My tubeless Pugsley has been a blessing in the land of cacti and goatheads– no pinches, punctures, or burping.  Burping is modernspeak for a tubeless tire rolling away from the rim, momentarily, losing a little pressure and sealant.  Two Surly Moonlanders are rolling out of Two Wheel Drive this week here in Albuquerque, NM.  Their owners will never know the annoyance of slow leaks in 4.8″ tires, nor the weight of supersized tubes.  Even in temperate zones without thorns, tubeless fatbike wheels are the way to.  Surely, it is the cheapest way to lose almost a full pound on the bike, especially out of the wheels.

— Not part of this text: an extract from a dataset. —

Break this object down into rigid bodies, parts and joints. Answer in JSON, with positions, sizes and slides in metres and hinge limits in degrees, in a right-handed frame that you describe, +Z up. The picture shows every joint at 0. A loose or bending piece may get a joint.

Over the past few weeks, Two Wheel Drive has become the premiere fatbike shop in Albuquerque, perhaps even the entire state.  Out the door– two Moonlanders this week, a white Pugsley last month, and a Neck Romancer Pugsley in the next month.  Jeff and I are well versed in tubeless systems for wide rims and tires, and I can heartily attest that these bikes are for much more than riding on snow. Here’s what we have learned in converting six fat wheels to tubeless:

All fatbike rims have deep rim channels, and most fatbike tires fit loosely which means that any air injected into the tire will escape from under the bead.  The solution is to build up the rim bed for a tighter fit.  My solution is to use thin foam, a strip of duct tape, and then a rubber rimstrip made from a repurposed tube.  Twenty inch (20″) tubes work best on 26″ fatbike rims, as the tube fits tight to the rim and makes tire mounting easier.  Look for 20×2.75-3.0″ tubes; 24×2.75-3.0″ tubes also work.  It is necessary to use a Presta valve with a removable core (Q-tubes, from QBP are all removable cores), or a standard Schraeder valve which all have removable cores.

Our first effort used a narrow foam strip.  The tire mounted onto the rim easily and nearly seated with air from the compressor.  Still, it remained limp.  Try again.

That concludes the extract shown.